Return only the lines from the top of the material through the line marked by "SHEET_STEPS = 5", unaltered.
[The input start]
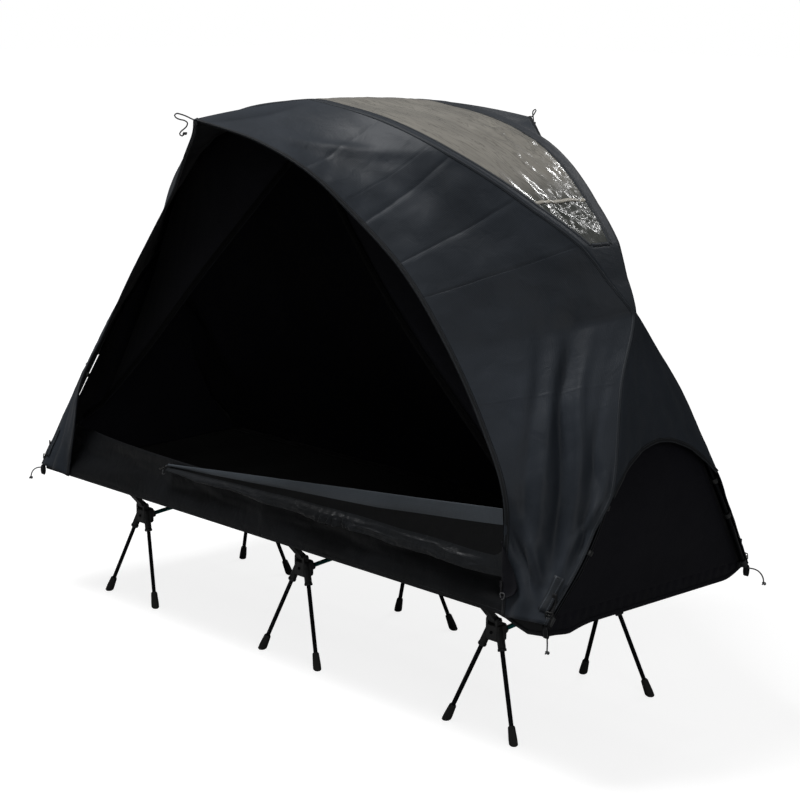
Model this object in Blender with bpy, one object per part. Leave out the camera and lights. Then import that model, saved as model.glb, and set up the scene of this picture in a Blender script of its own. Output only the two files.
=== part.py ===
"""Tent cot: a camp bed on three clip-on leg units, with a pole-hung tent over it.

Metres, +Z up. The bed runs along X, the open door faces -Y and the feet stand on Z = 0.
The origin is on the floor under the middle of the bed.
"""

import math

import bmesh
import bpy
import numpy as np
from mathutils import Matrix, Vector

# Bed
COT_LENGTH = 1.893
COT_WIDTH = 0.680
RAIL_HEIGHT = 0.362
RAIL_RADIUS = 0.007
RAIL_INSET = 0.003
SHEET_THICKNESS = 0.0016
SHEET_SAG = 0.010
SLEEVE_EASE = 0.0004
SLEEVE_WRAP = math.radians(240)
SLEEVE_STEPS = 8
SHEET_STEPS = 5

# Leg units
UNIT_PITCH = 0.681
UNIT_SHIFT = -0.016
HUB_STANCE = 0.195
HUB_HEIGHT = 0.238
HUB_WIDTH = 0.042
HUB_OUTBOARD = 0.018
HUB_INBOARD = 0.016
HUB_TOP = 0.020
HUB_BOTTOM = 0.022
HUB_BEVEL = 0.004
CROSS_POLE_RADIUS = 0.006
CROSS_POLE_SLOPE_SHARE = 0.11
CROSS_POLE_DROP = 0.005
CROSS_POLE_END = 0.005
BOSS_RADIUS = 0.0105
BOSS_LENGTH = 0.014

# Legs and feet
FOOT_SPREAD = 0.110
FOOT_STANCE = 0.245
LEG_RADIUS = 0.0055
LEG_TOP_SPREAD = 0.010
LEG_TOP_OUT = 0.003
LEG_TOP_DROP = 0.008
SOCKET_RADIUS = 0.0095
SOCKET_SKIRT = 0.012
FOOT_HEIGHT = 0.045
FOOT_RADIUS = 0.0108
FOOT_NECK_RADIUS = 0.0088
FOOT_SOLE = 0.014
FOOT_ROUND = 0.003

# Lever arms
PIVOT_OUT = 0.009
PIN_RADIUS = 0.003
EAR_WIDTH = 0.007
EYE_RADIUS = 0.0085
EYE_WIDTH = 0.021
LEVER_THICKNESS = 0.012
LEVER_CRANK = 0.014
HEAD_LENGTH = 0.022
HEAD_FLARE = 0.0055
LIP_RISE = 0.004

# Tent poles
TENT_POLE_RADIUS = 0.00475
POLE_FOOT_OUT = 0.013
POLE_FOOT_IN = 0.0065
POLE_FOOT_DROP = 0.002
RIDGE_HEIGHT = 1.401
VISOR_REACH = 0.565
VISOR_DROP = 0.0508
CROSSING_REACH = 0.100
CROWN_SHIFT = 0.024

# Corner cups
CUP_RADIUS = 0.0075
CUP_DEPTH = 0.016
CUP_FLOOR = 0.004
CUP_PAD_WIDTH = 0.014
CUP_PAD_HEIGHT = 0.014
CUP_PAD_INBOARD = 0.003
CUP_PAD_DROP = 0.002

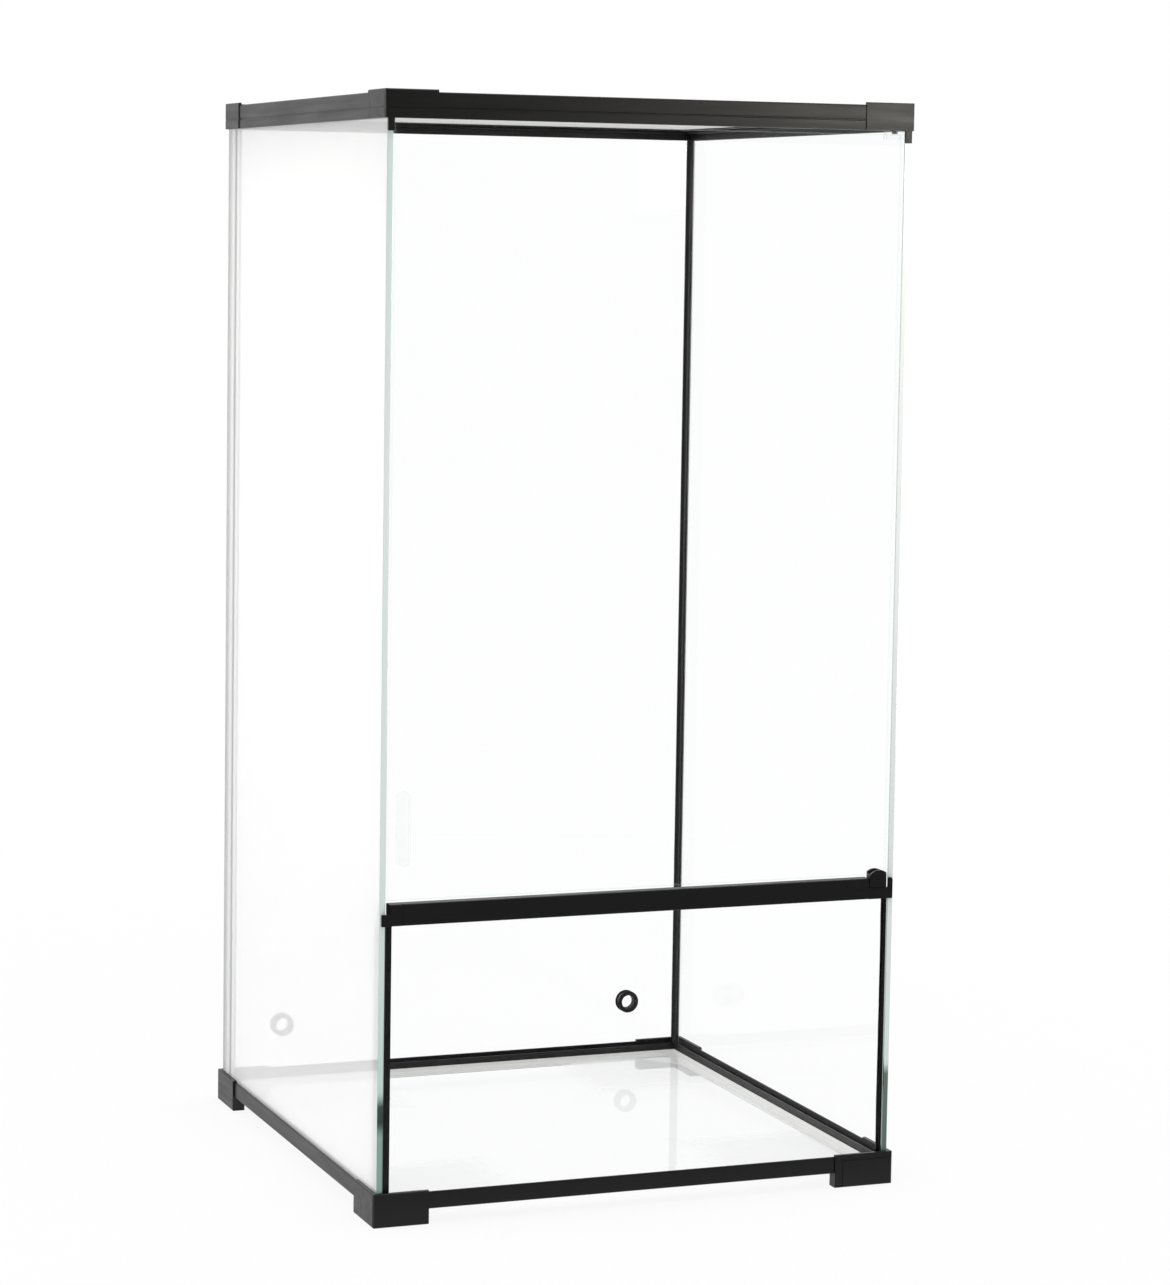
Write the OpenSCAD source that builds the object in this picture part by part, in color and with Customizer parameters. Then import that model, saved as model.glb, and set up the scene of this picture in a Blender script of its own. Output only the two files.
[The input end]
**Exercise solution**
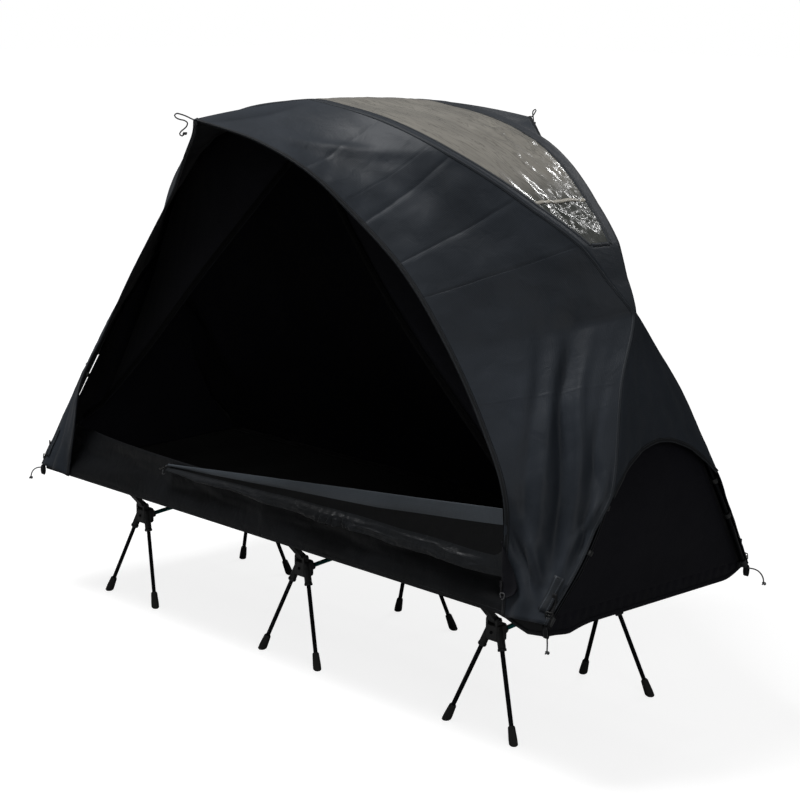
Model this object in Blender with bpy, one object per part. Leave out the camera and lights. Then import that model, saved as model.glb, and set up the scene of this picture in a Blender script of its own. Output only the two files.
=== part.py ===
"""Tent cot: a camp bed on three clip-on leg units, with a pole-hung tent over it.

Metres, +Z up. The bed runs along X, the open door faces -Y and the feet stand on Z = 0.
The origin is on the floor under the middle of the bed.
"""

import math

import bmesh
import bpy
import numpy as np
from mathutils import Matrix, Vector

# Bed
COT_LENGTH = 1.893
COT_WIDTH = 0.680
RAIL_HEIGHT = 0.362
RAIL_RADIUS = 0.007
RAIL_INSET = 0.003
SHEET_THICKNESS = 0.0016
SHEET_SAG = 0.010
SLEEVE_EASE = 0.0004
SLEEVE_WRAP = math.radians(240)
SLEEVE_STEPS = 8
SHEET_STEPS = 5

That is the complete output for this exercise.